Yesterday I heard about the idea of slow reading (on CBC Radio 2). I  read a couple of internet articles about it, and got to thinking about books that might lend themselves to slow reading.

A comment on Patrick Kingsley’s Guardian article, “The Art of Slow Reading” said that few books published today are worthy of slow reading. “Read old books,” this comment said. I think there’s something to that. Much of the advice dispensed to writers these days seems to be geared for speed — hook the reader and keep him or her moving from scene to scene before they can escape. Many current books do that, but sacrifice much in the process. They are shallow and not memorable. Once read, they are forgotten. They are never re-read. What can you expect of books that are really Products from a giant marketing machine?

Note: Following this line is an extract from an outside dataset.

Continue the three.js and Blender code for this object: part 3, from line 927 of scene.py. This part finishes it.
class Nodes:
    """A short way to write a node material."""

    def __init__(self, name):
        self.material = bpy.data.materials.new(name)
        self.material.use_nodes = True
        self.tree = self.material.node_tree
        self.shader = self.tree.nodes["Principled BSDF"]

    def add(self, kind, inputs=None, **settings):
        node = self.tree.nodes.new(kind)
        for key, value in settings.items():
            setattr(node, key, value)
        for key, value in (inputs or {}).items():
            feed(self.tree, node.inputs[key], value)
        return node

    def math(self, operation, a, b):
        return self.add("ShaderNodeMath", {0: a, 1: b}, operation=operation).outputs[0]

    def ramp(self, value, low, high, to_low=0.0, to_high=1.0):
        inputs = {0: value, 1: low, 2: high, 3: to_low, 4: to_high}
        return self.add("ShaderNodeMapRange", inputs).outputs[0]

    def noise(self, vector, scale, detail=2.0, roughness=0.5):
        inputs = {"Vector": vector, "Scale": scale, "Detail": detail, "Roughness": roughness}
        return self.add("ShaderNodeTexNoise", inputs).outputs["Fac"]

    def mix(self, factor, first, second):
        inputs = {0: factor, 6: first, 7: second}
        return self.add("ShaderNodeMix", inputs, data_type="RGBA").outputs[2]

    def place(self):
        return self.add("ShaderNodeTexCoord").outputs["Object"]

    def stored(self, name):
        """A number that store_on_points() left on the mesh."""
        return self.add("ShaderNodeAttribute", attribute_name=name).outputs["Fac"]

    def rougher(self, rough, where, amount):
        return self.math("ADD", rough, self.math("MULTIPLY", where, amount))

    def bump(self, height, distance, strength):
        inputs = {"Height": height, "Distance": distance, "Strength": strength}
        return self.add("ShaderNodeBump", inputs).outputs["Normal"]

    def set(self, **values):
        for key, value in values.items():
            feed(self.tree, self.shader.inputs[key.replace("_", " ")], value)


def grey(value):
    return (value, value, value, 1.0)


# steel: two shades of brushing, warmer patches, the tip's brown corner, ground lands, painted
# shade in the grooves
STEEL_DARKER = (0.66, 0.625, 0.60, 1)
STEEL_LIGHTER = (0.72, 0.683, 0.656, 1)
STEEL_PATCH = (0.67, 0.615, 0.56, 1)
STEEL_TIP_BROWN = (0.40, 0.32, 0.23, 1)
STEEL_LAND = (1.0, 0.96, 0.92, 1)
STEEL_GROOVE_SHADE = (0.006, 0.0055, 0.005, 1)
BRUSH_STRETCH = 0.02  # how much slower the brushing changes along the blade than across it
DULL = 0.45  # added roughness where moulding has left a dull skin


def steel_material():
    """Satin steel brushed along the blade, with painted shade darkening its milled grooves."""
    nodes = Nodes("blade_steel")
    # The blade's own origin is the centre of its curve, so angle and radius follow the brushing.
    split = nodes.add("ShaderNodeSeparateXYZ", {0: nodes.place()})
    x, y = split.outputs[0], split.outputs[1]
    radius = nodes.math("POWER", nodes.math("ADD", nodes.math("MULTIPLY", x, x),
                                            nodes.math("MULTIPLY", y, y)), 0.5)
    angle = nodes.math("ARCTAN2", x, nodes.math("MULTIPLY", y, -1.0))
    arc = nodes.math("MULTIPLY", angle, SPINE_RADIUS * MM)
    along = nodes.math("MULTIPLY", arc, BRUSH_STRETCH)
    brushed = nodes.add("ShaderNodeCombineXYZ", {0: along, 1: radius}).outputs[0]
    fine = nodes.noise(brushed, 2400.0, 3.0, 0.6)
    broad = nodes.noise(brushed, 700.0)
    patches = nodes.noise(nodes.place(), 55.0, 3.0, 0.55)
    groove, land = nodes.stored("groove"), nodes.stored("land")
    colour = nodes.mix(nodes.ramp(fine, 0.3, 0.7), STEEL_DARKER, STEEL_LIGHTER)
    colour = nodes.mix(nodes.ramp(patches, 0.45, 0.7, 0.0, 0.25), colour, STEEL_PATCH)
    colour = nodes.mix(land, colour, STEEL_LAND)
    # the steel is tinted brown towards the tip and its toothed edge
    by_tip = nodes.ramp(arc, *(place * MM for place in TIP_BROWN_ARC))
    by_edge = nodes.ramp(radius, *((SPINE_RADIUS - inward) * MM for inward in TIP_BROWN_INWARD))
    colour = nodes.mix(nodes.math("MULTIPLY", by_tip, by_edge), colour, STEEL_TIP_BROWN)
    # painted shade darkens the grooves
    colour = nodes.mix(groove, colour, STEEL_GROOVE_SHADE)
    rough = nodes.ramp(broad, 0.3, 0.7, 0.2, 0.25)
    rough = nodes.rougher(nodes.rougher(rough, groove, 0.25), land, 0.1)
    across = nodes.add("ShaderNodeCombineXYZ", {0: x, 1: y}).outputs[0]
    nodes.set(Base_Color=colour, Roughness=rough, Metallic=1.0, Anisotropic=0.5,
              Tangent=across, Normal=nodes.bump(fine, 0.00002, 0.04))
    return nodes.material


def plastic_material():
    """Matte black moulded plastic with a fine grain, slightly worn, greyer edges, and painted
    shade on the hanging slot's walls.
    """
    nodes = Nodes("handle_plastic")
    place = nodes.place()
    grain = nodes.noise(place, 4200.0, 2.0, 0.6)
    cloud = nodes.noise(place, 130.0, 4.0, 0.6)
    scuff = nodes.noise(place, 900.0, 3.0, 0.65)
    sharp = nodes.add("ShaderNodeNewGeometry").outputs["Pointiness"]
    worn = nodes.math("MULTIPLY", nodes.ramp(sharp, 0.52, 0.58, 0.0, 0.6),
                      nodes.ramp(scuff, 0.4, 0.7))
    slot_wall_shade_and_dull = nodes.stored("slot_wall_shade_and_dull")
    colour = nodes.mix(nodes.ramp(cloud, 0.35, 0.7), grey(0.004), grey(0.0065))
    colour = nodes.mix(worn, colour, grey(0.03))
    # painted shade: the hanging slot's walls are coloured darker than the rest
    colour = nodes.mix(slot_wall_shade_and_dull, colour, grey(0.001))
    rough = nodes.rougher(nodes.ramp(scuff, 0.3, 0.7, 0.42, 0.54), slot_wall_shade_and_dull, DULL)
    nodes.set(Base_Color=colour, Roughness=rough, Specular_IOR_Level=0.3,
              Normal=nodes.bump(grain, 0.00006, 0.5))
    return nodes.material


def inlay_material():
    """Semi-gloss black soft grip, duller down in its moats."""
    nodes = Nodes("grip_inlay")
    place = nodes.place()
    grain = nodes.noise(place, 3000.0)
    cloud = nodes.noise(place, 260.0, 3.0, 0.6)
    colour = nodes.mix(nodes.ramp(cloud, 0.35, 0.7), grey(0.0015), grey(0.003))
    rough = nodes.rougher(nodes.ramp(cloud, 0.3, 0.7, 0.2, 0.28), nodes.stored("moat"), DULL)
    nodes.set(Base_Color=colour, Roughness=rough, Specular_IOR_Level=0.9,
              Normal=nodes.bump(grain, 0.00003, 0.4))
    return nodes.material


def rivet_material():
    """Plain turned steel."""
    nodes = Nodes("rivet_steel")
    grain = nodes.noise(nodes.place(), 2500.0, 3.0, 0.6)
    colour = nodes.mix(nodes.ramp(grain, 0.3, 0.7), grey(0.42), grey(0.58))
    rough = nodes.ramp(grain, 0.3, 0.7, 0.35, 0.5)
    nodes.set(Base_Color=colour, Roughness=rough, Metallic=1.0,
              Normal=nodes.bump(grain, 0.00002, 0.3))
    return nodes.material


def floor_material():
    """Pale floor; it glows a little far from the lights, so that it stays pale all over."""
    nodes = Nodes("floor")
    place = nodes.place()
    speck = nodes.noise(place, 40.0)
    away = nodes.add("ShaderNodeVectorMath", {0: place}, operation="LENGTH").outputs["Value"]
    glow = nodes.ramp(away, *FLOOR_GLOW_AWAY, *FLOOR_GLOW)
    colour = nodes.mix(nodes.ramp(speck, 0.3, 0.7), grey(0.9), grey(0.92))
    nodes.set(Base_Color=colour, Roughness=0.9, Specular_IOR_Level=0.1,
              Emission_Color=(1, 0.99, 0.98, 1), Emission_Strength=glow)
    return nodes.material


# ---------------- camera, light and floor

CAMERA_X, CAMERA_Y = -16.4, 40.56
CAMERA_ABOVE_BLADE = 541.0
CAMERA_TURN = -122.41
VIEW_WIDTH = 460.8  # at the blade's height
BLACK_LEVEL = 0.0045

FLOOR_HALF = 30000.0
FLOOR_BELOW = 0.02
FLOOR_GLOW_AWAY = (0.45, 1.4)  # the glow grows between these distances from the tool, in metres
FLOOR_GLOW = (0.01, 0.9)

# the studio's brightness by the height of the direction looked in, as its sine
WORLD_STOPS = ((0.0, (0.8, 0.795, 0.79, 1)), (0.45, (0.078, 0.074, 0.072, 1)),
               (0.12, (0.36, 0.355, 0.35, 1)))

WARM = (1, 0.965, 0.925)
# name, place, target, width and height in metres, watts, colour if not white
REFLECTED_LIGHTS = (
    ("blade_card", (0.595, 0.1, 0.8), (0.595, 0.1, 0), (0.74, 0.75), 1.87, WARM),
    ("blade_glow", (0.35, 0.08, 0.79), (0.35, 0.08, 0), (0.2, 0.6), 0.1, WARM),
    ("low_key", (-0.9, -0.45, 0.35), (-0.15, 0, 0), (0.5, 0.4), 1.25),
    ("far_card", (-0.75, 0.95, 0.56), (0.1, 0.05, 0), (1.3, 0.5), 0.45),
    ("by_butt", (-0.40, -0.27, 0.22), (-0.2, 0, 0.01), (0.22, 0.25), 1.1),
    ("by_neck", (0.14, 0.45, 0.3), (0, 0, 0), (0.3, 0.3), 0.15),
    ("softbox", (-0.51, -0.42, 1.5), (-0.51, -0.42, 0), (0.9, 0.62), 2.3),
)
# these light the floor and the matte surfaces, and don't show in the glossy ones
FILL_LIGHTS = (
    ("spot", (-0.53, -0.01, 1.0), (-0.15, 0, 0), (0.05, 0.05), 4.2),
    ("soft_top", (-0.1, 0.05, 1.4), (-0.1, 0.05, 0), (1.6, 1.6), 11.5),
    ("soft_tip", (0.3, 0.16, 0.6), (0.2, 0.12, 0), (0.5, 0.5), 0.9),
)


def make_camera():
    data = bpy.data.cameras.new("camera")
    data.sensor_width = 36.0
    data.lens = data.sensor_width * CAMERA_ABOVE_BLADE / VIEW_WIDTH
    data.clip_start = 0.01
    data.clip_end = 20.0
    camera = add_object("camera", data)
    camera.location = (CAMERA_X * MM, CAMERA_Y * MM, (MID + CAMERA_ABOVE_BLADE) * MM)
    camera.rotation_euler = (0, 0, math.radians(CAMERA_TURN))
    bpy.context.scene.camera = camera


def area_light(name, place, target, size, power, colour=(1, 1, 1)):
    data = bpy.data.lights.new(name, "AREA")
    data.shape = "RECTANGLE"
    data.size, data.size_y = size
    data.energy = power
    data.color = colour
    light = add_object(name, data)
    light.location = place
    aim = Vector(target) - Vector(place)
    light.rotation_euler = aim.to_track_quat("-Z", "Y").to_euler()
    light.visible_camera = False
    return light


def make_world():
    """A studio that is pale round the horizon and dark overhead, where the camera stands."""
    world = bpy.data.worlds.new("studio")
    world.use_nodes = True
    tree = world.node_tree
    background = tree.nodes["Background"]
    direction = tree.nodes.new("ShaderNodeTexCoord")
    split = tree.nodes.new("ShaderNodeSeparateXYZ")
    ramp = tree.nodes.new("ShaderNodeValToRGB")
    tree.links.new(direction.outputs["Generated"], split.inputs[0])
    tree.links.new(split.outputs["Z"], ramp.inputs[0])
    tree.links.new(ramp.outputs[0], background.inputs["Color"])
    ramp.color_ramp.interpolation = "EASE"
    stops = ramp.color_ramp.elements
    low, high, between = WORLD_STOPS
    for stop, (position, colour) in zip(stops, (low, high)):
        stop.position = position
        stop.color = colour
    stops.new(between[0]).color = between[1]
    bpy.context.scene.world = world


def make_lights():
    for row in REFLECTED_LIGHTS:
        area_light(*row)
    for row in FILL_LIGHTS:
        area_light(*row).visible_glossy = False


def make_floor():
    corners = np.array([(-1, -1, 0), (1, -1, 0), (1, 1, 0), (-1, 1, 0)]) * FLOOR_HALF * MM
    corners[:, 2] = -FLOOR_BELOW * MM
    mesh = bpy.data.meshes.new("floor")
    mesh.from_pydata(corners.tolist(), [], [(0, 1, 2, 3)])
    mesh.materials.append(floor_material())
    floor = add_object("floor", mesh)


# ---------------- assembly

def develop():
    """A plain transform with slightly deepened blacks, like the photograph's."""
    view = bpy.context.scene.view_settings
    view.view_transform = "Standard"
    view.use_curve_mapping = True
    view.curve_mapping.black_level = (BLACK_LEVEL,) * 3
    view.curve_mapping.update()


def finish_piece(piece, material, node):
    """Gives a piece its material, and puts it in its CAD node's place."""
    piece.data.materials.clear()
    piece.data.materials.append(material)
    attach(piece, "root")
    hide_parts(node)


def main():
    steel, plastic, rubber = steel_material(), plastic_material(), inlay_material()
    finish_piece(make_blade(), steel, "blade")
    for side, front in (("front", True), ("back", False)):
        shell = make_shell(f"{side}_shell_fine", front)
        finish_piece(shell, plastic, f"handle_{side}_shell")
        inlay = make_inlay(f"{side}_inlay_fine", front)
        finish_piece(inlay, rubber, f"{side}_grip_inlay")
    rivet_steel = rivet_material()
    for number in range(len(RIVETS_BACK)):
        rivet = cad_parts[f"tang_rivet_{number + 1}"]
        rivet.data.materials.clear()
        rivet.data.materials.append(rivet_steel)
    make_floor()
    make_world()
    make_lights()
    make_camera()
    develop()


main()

The hallmark of the Slow Read is that you are sorry when you finish reading it and want to read it again, perhaps many times over the years. Slow reads should be meaty and substantial. That suggests long works, weighty tomes of 500 pages or more. Many of my favourite books for re-reading are just that.

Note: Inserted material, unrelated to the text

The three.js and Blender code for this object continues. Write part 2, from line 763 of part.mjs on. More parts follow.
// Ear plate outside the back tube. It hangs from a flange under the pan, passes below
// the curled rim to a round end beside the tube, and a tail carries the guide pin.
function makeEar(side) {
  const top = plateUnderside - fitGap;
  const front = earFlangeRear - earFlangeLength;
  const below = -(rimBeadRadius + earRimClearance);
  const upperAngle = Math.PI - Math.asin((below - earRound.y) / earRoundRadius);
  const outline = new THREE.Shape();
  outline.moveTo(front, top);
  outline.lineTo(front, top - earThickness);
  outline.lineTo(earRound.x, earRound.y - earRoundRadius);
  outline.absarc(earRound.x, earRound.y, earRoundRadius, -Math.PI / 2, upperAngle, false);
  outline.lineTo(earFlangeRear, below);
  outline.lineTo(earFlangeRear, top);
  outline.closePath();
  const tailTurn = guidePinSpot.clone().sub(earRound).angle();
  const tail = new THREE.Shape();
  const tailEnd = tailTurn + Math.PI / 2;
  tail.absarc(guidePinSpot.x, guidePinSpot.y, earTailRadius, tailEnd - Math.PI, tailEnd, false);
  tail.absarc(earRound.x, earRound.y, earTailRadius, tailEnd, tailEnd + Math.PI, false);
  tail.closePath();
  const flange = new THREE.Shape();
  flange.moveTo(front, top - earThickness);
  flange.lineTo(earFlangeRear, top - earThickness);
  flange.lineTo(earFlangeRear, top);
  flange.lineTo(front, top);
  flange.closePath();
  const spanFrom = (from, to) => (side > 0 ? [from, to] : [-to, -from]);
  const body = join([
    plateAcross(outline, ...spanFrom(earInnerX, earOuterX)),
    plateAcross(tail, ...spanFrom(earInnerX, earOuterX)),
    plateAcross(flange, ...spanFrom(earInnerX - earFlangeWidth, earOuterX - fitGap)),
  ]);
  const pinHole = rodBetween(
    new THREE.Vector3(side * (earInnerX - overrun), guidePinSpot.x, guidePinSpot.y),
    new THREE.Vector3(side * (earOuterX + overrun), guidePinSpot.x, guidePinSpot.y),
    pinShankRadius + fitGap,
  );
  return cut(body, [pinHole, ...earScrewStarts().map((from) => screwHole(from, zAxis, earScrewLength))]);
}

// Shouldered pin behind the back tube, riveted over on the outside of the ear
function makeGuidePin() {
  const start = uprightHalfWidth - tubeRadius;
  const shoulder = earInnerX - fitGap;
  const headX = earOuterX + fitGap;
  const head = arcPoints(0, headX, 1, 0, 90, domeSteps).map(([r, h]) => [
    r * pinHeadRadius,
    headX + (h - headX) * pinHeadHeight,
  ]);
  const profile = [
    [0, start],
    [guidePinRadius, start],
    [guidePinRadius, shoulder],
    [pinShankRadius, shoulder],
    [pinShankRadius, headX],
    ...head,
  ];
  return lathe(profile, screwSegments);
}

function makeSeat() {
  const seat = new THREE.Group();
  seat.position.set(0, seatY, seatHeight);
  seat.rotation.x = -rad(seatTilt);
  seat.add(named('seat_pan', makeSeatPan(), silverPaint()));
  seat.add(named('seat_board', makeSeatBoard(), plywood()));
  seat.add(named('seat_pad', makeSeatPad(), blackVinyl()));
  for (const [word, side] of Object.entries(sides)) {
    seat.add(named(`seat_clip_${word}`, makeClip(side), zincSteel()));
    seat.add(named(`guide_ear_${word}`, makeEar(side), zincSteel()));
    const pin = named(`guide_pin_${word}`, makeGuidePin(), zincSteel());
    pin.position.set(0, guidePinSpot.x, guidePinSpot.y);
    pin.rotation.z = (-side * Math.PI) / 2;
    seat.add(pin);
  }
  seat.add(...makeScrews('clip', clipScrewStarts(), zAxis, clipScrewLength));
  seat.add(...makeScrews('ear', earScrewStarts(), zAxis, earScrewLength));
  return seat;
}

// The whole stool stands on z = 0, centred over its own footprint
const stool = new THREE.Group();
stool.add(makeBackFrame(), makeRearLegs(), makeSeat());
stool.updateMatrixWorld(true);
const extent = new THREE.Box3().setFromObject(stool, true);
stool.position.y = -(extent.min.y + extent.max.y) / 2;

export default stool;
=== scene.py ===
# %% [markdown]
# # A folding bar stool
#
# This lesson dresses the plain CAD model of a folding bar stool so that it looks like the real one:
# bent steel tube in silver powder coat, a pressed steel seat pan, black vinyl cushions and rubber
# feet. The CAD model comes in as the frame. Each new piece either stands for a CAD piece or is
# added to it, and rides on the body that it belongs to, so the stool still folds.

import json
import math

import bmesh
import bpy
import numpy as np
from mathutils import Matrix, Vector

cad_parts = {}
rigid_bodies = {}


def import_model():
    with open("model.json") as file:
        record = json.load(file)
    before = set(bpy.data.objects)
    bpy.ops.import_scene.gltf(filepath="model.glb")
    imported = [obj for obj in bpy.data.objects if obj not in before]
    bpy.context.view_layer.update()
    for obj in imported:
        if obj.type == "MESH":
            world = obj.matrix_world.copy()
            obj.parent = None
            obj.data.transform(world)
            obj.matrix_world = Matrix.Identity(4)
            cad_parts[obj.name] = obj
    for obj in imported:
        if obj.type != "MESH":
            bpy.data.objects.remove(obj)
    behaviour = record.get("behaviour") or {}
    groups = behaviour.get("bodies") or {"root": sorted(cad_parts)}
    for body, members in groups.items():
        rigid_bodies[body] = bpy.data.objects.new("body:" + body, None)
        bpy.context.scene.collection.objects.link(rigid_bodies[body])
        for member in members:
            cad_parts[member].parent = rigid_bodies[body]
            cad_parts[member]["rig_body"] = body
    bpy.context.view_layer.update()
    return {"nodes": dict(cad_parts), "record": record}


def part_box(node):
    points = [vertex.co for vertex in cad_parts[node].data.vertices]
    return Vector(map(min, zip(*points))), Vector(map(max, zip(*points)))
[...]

Before I get into the list I will just say that it is representative of nothing but my own idiosyncratic whims. These are books I have read more than once and can envision reading again.

In no particular order, but starting with fiction:

…And Ladies of the Club by Helen Hooven Santmyer

A Place of Greater Safety by Hilary Mantel

The Lord of the Rings by J.R.R. Tolkien

Les miserables by Victor Hugo

Kristin Lavransdatter by Sigrid Undset

Anna Karenina by Leo Tolstoy

The Girl in a Swing; Maia; and Watership Down, all by Richard Adams

The Complete Sherlock Holmes by Sir Arthur Conan Doyle

Gormenghast and Titus Groan by Mervyn Peake

Non-fiction:

Blue Highways by William Least Heat Moon

The Outermost House by Henry Beston

And for gardeners:

Herbs and the Earth by Henry Beston

The Essential Earthman and One Man’s Garden by Henry Mitchell

Green Thoughts by Eleanor Perenyi

My Weeds by Sara B. Stein.

It was fun running around the house to my various stashes of books, looking up all these titles and authors. In the process I found many more books that I would like to, and probably will, read again some day.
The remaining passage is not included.